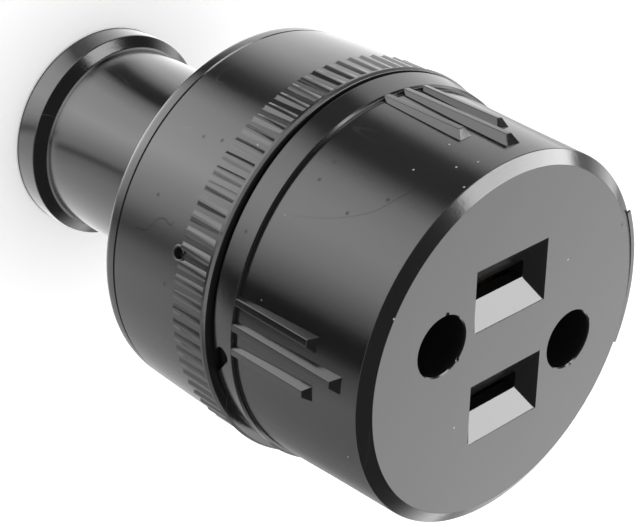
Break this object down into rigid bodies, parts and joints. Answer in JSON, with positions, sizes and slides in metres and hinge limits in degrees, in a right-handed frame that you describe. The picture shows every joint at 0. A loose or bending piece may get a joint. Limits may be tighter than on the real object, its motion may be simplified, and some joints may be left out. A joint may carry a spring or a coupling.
{
  "type": "inline socket connector",
  "caption": "Round inline mains socket with flat blade slots in its face, a ribbed barrel, a knurled twist-on rear cap and a cable neck.",
  "frame": {"origin": "centre of the collar's end, where the cable enters, on the surface that the part stands on", "axes": "+Z along the axis towards the front face, +X along the length of the slots, +Y from one slot to the other"},
  "size_m": [0.0424, 0.0424, 0.064],
  "materials": {
    "front_moulding": "glossy black moulding with fine wear",
    "cap_moulding": "glossy black moulding with fine wear",
    "retainer": "dull brown insulating plate",
    "contact_brass": "rolled sheet",
    "screw_steel": "plated",
    "clamp_steel": "plated"
  },
  "bodies": {
    "body": {"front_body": "front_moulding", "contact_retainer": "retainer", "line_contact": "contact_brass", "neutral_contact": "contact_brass", "line_screw": "screw_steel", "neutral_screw": "screw_steel", "line_clamp_plate": "clamp_steel", "neutral_clamp_plate": "clamp_steel", "line_retainer_screw": "screw_steel", "neutral_retainer_screw": "screw_steel"},
    "cap": {"rear_cap": "cap_moulding"}
  },
  "joints": [
    {"name": "cap_twist", "type": "hinge", "parent": "body", "child": "cap", "pos_m": [0, 0, 0.035], "axis": [0, 0, 1], "range_deg": [0, 24.2]}
  ]
}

-- GIVEN TASK --
Copy every line of the material, please, keeping it exactly the same.

-- SOLUTION FOR THIS PROBLEM --
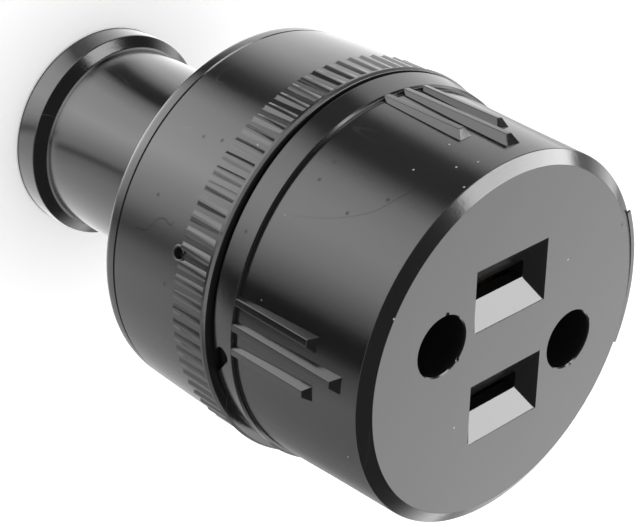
Break this object down into rigid bodies, parts and joints. Answer in JSON, with positions, sizes and slides in metres and hinge limits in degrees, in a right-handed frame that you describe. The picture shows every joint at 0. A loose or bending piece may get a joint. Limits may be tighter than on the real object, its motion may be simplified, and some joints may be left out. A joint may carry a spring or a coupling.
{
  "type": "inline socket connector",
  "caption": "Round inline mains socket with flat blade slots in its face, a ribbed barrel, a knurled twist-on rear cap and a cable neck.",
  "frame": {"origin": "centre of the collar's end, where the cable enters, on the surface that the part stands on", "axes": "+Z along the axis towards the front face, +X along the length of the slots, +Y from one slot to the other"},
  "size_m": [0.0424, 0.0424, 0.064],
  "materials": {
    "front_moulding": "glossy black moulding with fine wear",
    "cap_moulding": "glossy black moulding with fine wear",
    "retainer": "dull brown insulating plate",
    "contact_brass": "rolled sheet",
    "screw_steel": "plated",
    "clamp_steel": "plated"
  },
  "bodies": {
    "body": {"front_body": "front_moulding", "contact_retainer": "retainer", "line_contact": "contact_brass", "neutral_contact": "contact_brass", "line_screw": "screw_steel", "neutral_screw": "screw_steel", "line_clamp_plate": "clamp_steel", "neutral_clamp_plate": "clamp_steel", "line_retainer_screw": "screw_steel", "neutral_retainer_screw": "screw_steel"},
    "cap": {"rear_cap": "cap_moulding"}
  },
  "joints": [
    {"name": "cap_twist", "type": "hinge", "parent": "body", "child": "cap", "pos_m": [0, 0, 0.035], "axis": [0, 0, 1], "range_deg": [0, 24.2]}
  ]
}